Maybe it’s because it had been a focus for so many years that there wasn’t much else to say, or maybe it’s because once you reach a certain satiation point, further focus feels beside the point. Or maybe it’s that the dollars and cents of it all were never really the point.
It didn’t take a close reading to reveal that brute-forcing my way through more work, rather than creating the space necessary to make that work good—might’ve been self-defeating. (After all, as I reviewed my 2023 treatise, manic in its loftiness, I couldn’t ignore that I’d met neither the net worth nor the income goals I had set. All that emphasis—and for what? Even the approach that prioritized financial and career success above all else didn’t produce the intended results—financial or otherwise—so maybe the approach wasn’t serving me as much as I had thought.)

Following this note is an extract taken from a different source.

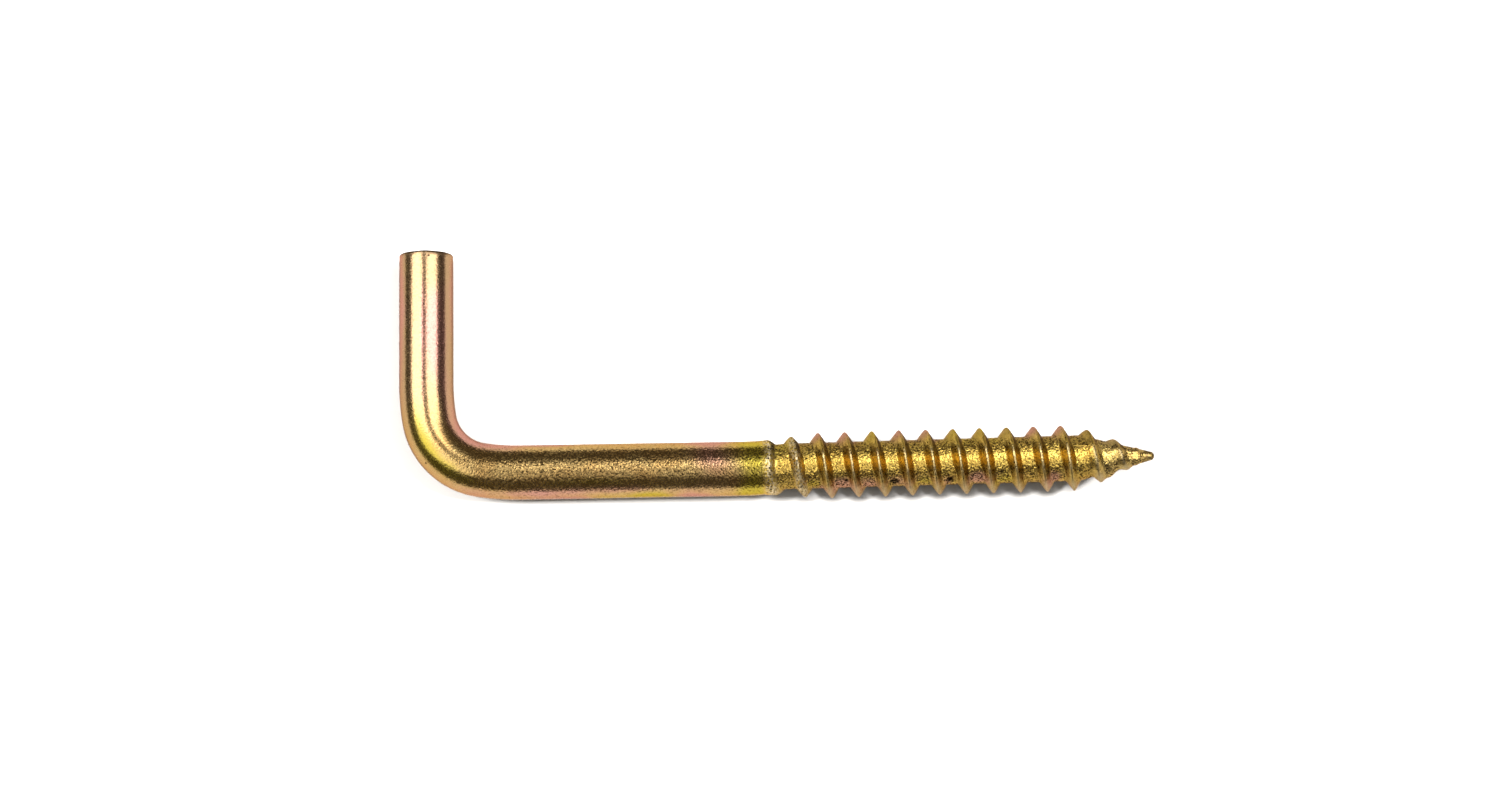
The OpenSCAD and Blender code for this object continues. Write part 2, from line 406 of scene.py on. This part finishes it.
# what the material reads, from 0 to 1, by attribute name
def surfaceMasks(f, deep):
    crest, land, degrees, along = f["crest"], f["land"], f["degrees"], f["along"]
    # painted shade on the sides of the thread, most on the arm's side, where they are also rougher; the cut face
    # gets the same dull colour;
    # the flanks that face the point get painted shade on that side
    across = np.cos(np.radians(degrees))
    aside = smoothStep((1.1 - np.sin(np.radians(degrees))) / 0.6)
    shadeAndDull = f["groove"] * aside * (1 + 0.3 * across - 0.6 * crest * np.minimum(across, 0))
    # painted shade on the flanks that face the point, on the arm's side
    shade = f["groove"] * (1 - land) * ~f["before"]
    shade = shade * smoothStep(across / 0.5 - 0.2) * smoothStep((1.0 - f["height"]) / 0.15)
    # the crests are worn and get a painted highlight where they face up; they are worn down the flanks on the far
    # side, and the point all over
    wornAndHighlit = ramp(crest, 0.86, 0.1) * ramp(degrees, 64, 14) * (1 - 0.6 * ramp(degrees, 112, 15))
    wornAndHighlit = wornAndHighlit + 0.7 * ramp(crest, 0.4, 0.4) * ramp(degrees, 135, 25)
    wornAndHighlit = wornAndHighlit + 0.4 * ramp(f["shankX"], 61.0, 2.0)
    # the first crest is scuffed as the end of the shank is
    onFirst = (f["grown"] > 0.9) * smoothStep((2.05 - f["grown"]) / 0.15) * smoothStep(crest * 1.6 - 0.2)
    masks = {
        "crest": crest,
        "land": land,
        "deep": deep,
        "shadeAndDull": np.maximum(shadeAndDull, along < 0.01),
        "shade": shade,
        "wornAndHighlit": np.minimum(wornAndHighlit, 1.0),
        "scuff": np.maximum(f["firstCrest"], 0.8 * onFirst * ramp(degrees, 10, 35)),
        # pits on the lands, fewer where they face up and more underneath: painted highlight on top and painted
        # shade below
        "pittedAndShaded": land * (1 - 0.9 * f["lit"] + 0.4 * ramp(degrees, 140, 20)),
        "arm": 1 - ramp(along, 11.0, 9.0),
        "grain": 0.27 + 0.73 * ramp(along, 17.0, 11.0),
    }
    for name, patches in tints.items():
        mask = np.zeros(len(along))
        for middle, angle, reach, spread, strength in patches:
            mask += strength * patch(along, degrees, middle, angle, reach, spread, 2)
        masks[name] = np.minimum(mask, 1.0) * (along > 0.01)       # not on the cut face
    return masks


def makeHook(h, g, u):
    path = wirePath(h)
    along, radius, part, numbers = hookRows(h, g, path)
    angle = np.radians(h["seam"]) + 2 * math.pi * part
    place, out = onWire(h, path, along, angle, radius)
    fields = surfaceFields(h, path, along, part)
    rough, deep = unevenness(h, u, fields, place, radius)
    place = place + out * rough[:, None]
    waveDepth, waveCell, waveSeed = u["edgeWave"]
    place[:, 1] += (along < u["edgeReach"]) * waveDepth * valueNoise(place, waveCell, waveSeed)
    place = atRest(h, place)

    used, compact = np.unique(numbers, return_inverse=True)
    whole, threes = rowFaces(compact.reshape(numbers.shape))
    mesh = bpy.data.meshes.new("screwHookWire")
    mesh.from_pydata(place[used].tolist(), [], whole.tolist() + threes.tolist())
    mesh.polygons.foreach_set("use_smooth", np.ones(len(mesh.polygons), bool))
    for name, values in surfaceMasks(fields, deep).items():
        mesh.attributes.new(name, "FLOAT", "POINT").data.foreach_set("value", values[used].astype(np.float32))
    mesh.update()
    body = bpy.data.objects.new("plated_hook", mesh)
    bpy.context.scene.collection.objects.link(body)
    print("hook:", len(used), "points,", 2 * len(whole) + len(threes), "triangles")
    return body


# a socket that takes part in sums: each operator adds its Math node
class Field:
    def __init__(self, recipe, socket):
        self.recipe, self.socket = recipe, socket

    def sum(self, operation, first, second):
        return self.recipe.add("ShaderNodeMath", {"operation": operation}, {0: first, 1: second})

    def __add__(self, other):
        return self.sum("ADD", self, other)

    def __radd__(self, other):
        return self.sum("ADD", other, self)

    def __sub__(self, other):
        return self.sum("SUBTRACT", self, other)

    def __rsub__(self, other):
        return self.sum("SUBTRACT", other, self)

    def __mul__(self, other):
        return self.sum("MULTIPLY", self, other)

    def __rmul__(self, other):
        return self.sum("MULTIPLY", other, self)

    # 0 up to low, 1 from high on, smooth between
    def between(self, low, high):
        return self.recipe.add("ShaderNodeMapRange", {"interpolation_type": "SMOOTHSTEP"},
                               {"Value": self, "From Min": low, "From Max": high})


# a node tree and the one way that nodes get into it
class Recipe:
    def __init__(self, tree):
        self.tree = tree
        tree.nodes.clear()

    # a node's type, its settings, the values or links of its sockets, and which output is wanted
    def add(self, kind, settings=None, sockets=None, output=0):
        node = self.tree.nodes.new(kind)
        for key, value in (settings or {}).items():
            setattr(node, key, value)
        for key, value in (sockets or {}).items():
            if isinstance(value, Field):
                self.tree.links.new(value.socket, node.inputs[key])
            else:
                node.inputs[key].default_value = value
        return Field(self, node.outputs[output]) if len(node.outputs) else None

    def mask(self, name):
        return self.add("ShaderNodeAttribute", {"attribute_type": "GEOMETRY", "attribute_name": name}, output="Fac")

    def mix(self, share, first, second, blend="MIX"):
        return self.add("ShaderNodeMix", {"data_type": "RGBA", "blend_type": blend},
                        {0: share, 6: first, 7: second}, 2)


plating = {  # colours are linear
    "gold": (0.355, 0.242, 0.094, 1),
    "ochre": (0.34, 0.205, 0.070, 1),
    "copper": (0.30, 0.194, 0.103, 1),
    "rose": (0.35, 0.172, 0.138, 1),
    "green": (0.325, 0.252, 0.034, 1),
    # pale crests: wear, and a painted highlight where they face up
    "wornAndHighlit": (0.37, 0.305, 0.19, 1),
    "bare": (0.66, 0.55, 0.34, 1),
    # colour of the painted shade on the thread's sides, and of the dull cut face
    "shadeAndDull": (0.135, 0.10, 0.034, 1),
    # near black, for pits, dents, marks and painted shade
    "pitAndShade": (0.02, 0.012, 0.006, 1),
    "thread": (1.36, 1.38, 0.78, 1),    # the rolled length is yellower by this much
    "edge": (0.66, 0.52, 0.45, 1),      # what the plating sends back at a grazing angle
    "roughness": 0.23,
    "turn": (0.5, 0.7, 0.4),            # keeps the noises' axes off the wire
    "grain": 5800,                      # cycles in a metre, as are the next four
    "grit": 5000,
    "pores": 4600,
    "tone": 420,
    "cloud": 230,
    "grainDepth": 0.000027,             # metres
    "pebbleDepth": 0.00014,
    "poreDepth": 0.00003,
}


def platedSteel(p, h):
    material = bpy.data.materials.new("yellow_plated_steel")
    material.use_nodes = True
    r = Recipe(material.node_tree)
    place = r.add("ShaderNodeTexCoord", output="Object")
    here = r.add("ShaderNodeMapping", {}, {"Vector": place, "Rotation": p["turn"]})

    def noise(name, detail, rough=0.55):
        sockets = {"Vector": here, "Scale": p[name], "Detail": detail, "Roughness": rough}
        return r.add("ShaderNodeTexNoise", {}, sockets)
    fine, grit = noise("grain", 0.0), noise("grit", 0.8, 0.5)
    cloud, tone = noise("cloud", 3.0), noise("tone", 5.0, 0.6)
    pores = r.add("ShaderNodeTexVoronoi", {}, {"Vector": here, "Scale": p["pores"]})
    land, crest, scuff = r.mask("land"), r.mask("crest"), r.mask("scuff")
    deep, grain, pittedAndShaded = r.mask("deep"), r.mask("grain"), r.mask("pittedAndShaded")

    rose = (r.mask("rose") + (cloud - 0.5) * 0.7).between(0.12, 0.8)
    green = (r.mask("green") + (0.5 - cloud) * 0.7).between(0.12, 0.8)
    colour = r.mix(tone.between(0.3, 0.75), p["gold"], p["ochre"])
    colour = r.mix(r.mask("arm"), colour, p["copper"])
    threaded = land.between(0.05, 0.5) + crest.between(0.02, 0.3)
    colour = r.mix(threaded, colour, p["thread"], "MULTIPLY")
    # painted shade on the sides of the thread, and the dull cut face
    colour = r.mix(r.mask("shadeAndDull") * 0.6, colour, p["shadeAndDull"])
    colour = r.mix(rose * (1.0 - threaded * 0.25), colour, p["rose"])
    colour = r.mix(green * (1.0 - threaded * 0.4), colour, p["green"])
    # wear on the crests and the point, with a painted highlight on the crests that face up
    wearAndHighlight = r.mask("wornAndHighlit") * (0.2 + 0.7 * grit)
    colour = r.mix(wearAndHighlight, colour, p["wornAndHighlit"])
    colour = r.mix(scuff * grit.between(0.43, 0.57), colour, p["bare"])
    # the dark share: real pits, grit, dents and marks, with painted shade from the shade mask and from the pits'
    # spread
    pitsAndShade = (1.0 - pores.between(0.33, 0.47)) * (pittedAndShaded * 0.85 + scuff * 0.9)
    pitsAndShade = pitsAndShade + 0.3 * grain * grit.between(0.53, 0.68) + deep + 0.75 * r.mask("shade")
    spots = np.array(marks)
    onSkin = np.full(len(spots), h["wireRadius"])
    spotPlaces = onWire(h, wirePath(h), spots[:, 0], np.radians(spots[:, 1]), onSkin)[0]
    for spot, (reach, strength) in zip(atRest(h, spotPlaces).tolist(), spots[:, 2:].tolist()):
        away = r.add("ShaderNodeVectorMath", {"operation": "DISTANCE"}, {0: place, 1: spot}, "Value")
        # from half the radius, in metres, to 1.4 times
        pitsAndShade = pitsAndShade + (1.0 - away.between(reach * 0.0005, reach * 0.0014)) * strength
    colour = r.mix(pitsAndShade, colour, p["pitAndShade"])

    rough = p["roughness"] + (fine - 0.5) * grain * 0.5 + pitsAndShade * 0.3 + scuff * 0.15 + crest * 0.08
    rough = rough + r.mask("shadeAndDull") * 0.1
    height = fine * grain * p["grainDepth"] + pittedAndShaded * grit * p["pebbleDepth"]
    height = height + land * pores.between(0.1, 0.4) * p["poreDepth"]
    bump = r.add("ShaderNodeBump", {}, {"Strength": 1.0, "Distance": 1.0, "Height": height})
    shader = r.add("ShaderNodeBsdfPrincipled", {}, {"Base Color": colour, "Metallic": 1.0, "Roughness": rough,
                                                    "Specular Tint": p["edge"], "Normal": bump})
    r.add("ShaderNodeOutputMaterial", {}, {"Surface": shader})
    return material


wireHook = makeHook(hook, grid, uneven)
wireHook.data.materials.append(platedSteel(plating, hook))
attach(wireHook, "root")
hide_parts("screw_hook")
print("hook dressed")


studio = {  # metres; a light is its middle, its sides and its power
    "floor": (0.305, 0.296, 0.286, 1),
    "floorHalf": (0.085, 0.05),
    "panels": {
        "leftPanel": ((-0.496, -0.01, 0.5), (0.708, 0.62), 4.1),
        "leftGlow": ((-0.496, 0.12, 0.49), (0.708, 0.22), 1.95),
        "rightPanel": ((0.287, -0.01, 0.5), (0.555, 0.62), 2.1),
        "rightGlow": ((0.287, 0.12, 0.49), (0.555, 0.22), 1.68),
    },
    "floorLights": {                                  # aimed at the middle and not seen in the metal
        "leftFloorLight": ((-0.7, 0.02, 0.86), (0.2, 0.2), 34.0),
        "rightFloorLight": ((0.62, 0.02, 0.88), (0.2, 0.2), 40.0),
    },
    "surroundings": (1, 0.86, 0.7, 1),
    "surroundingsStrength": 0.13,
    "backdrop": (1, 1, 1, 1),
    "cameraTarget": (-0.00238, -0.002355, 0.002525),
    "cameraDistance": 0.3254,
    "cameraElevation": 81.0,
    "cameraRoll": 0.865,
    "lens": 84.0,
    "sensor": 36.0,
}


def makeLight(name, place, sides, power):
    light = bpy.data.lights.new(name, "AREA")
    light.shape, light.size, light.size_y = "RECTANGLE", sides[0], sides[1]
    light.energy = power
    lamp = bpy.data.objects.new(name, light)
    lamp.location = place
    lamp.visible_camera = False
    bpy.context.scene.collection.objects.link(lamp)
    return lamp


def makeStudio(s):
    mesh = bpy.data.meshes.new("floorSheet")
    wide, deep = s["floorHalf"]
    mesh.from_pydata([(-wide, -deep, 0), (wide, -deep, 0), (wide, deep, 0), (-wide, deep, 0)], [], [(0, 1, 2, 3)])
    floor = bpy.data.objects.new("floor", mesh)
    bpy.context.scene.collection.objects.link(floor)
    paint = bpy.data.materials.new("pale_floor")
    paint.use_nodes = True
    r = Recipe(paint.node_tree)
    r.add("ShaderNodeOutputMaterial", {}, {"Surface": r.add("ShaderNodeBsdfDiffuse", {}, {"Color": s["floor"]})})
    mesh.materials.append(paint)
    for name, values in s["panels"].items():
        makeLight(name, *values)
    for name, values in s["floorLights"].items():
        lamp = makeLight(name, *values)
        lamp.rotation_euler = Vector(lamp.location).to_track_quat("Z", "Y").to_euler()
        lamp.visible_glossy = False
    world = bpy.data.worlds.new("studio")
    bpy.context.scene.world = world
    world.use_nodes = True
    # the camera sees a white backdrop, the metal a dim warm room
    r = Recipe(world.node_tree)
    dim = r.add("ShaderNodeBackground", {}, {"Color": s["surroundings"], "Strength": s["surroundingsStrength"]})
    pale = r.add("ShaderNodeBackground", {}, {"Color": s["backdrop"], "Strength": 1.0})
    seen = r.add("ShaderNodeLightPath", output="Is Camera Ray")
    r.add("ShaderNodeOutputWorld", {}, {"Surface": r.add("ShaderNodeMixShader", {}, {0: seen, 1: dim, 2: pale})})


def makeCamera(s):
    up, roll = math.radians(s["cameraElevation"]), math.radians(s["cameraRoll"])
    back = Vector((0, -math.cos(up), math.sin(up)))
    side = Vector((1, 0, 0))
    top = back.cross(side)
    across = side * math.cos(roll) - top * math.sin(roll)
    upward = side * math.sin(roll) + top * math.cos(roll)
    lens = bpy.data.cameras.new("camera")
    lens.lens, lens.sensor_width, lens.sensor_fit = s["lens"], s["sensor"], "HORIZONTAL"
    lens.clip_start, lens.clip_end = 0.01, 20.0
    camera = bpy.data.objects.new("camera", lens)
    turn = Matrix((across, upward, back)).transposed().to_4x4()
    camera.matrix_world = Matrix.Translation(Vector(s["cameraTarget"]) + back * s["cameraDistance"]) @ turn
    bpy.context.scene.collection.objects.link(camera)
    bpy.context.scene.camera = camera


makeStudio(studio)
makeCamera(studio)
bpy.context.scene.view_settings.view_transform = "Standard"
print("studio ready")

bpy.context.view_layer.update()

Of course, I’m still Money with Katie—so that’s not to say I don’t have any financial or career goals for 2024. Just that their weight has been right-sized among the things that I’d historically ignored, the things that clearly had a larger influence on my day-to-day satisfaction than the second decimal point of a savings rate or an arbitrary net worth threshold.
And I don’t know—maybe it’s the optimism <> narcissism cocktail talking, but something tells me my approach this year might be the one that Finally Changes Everything.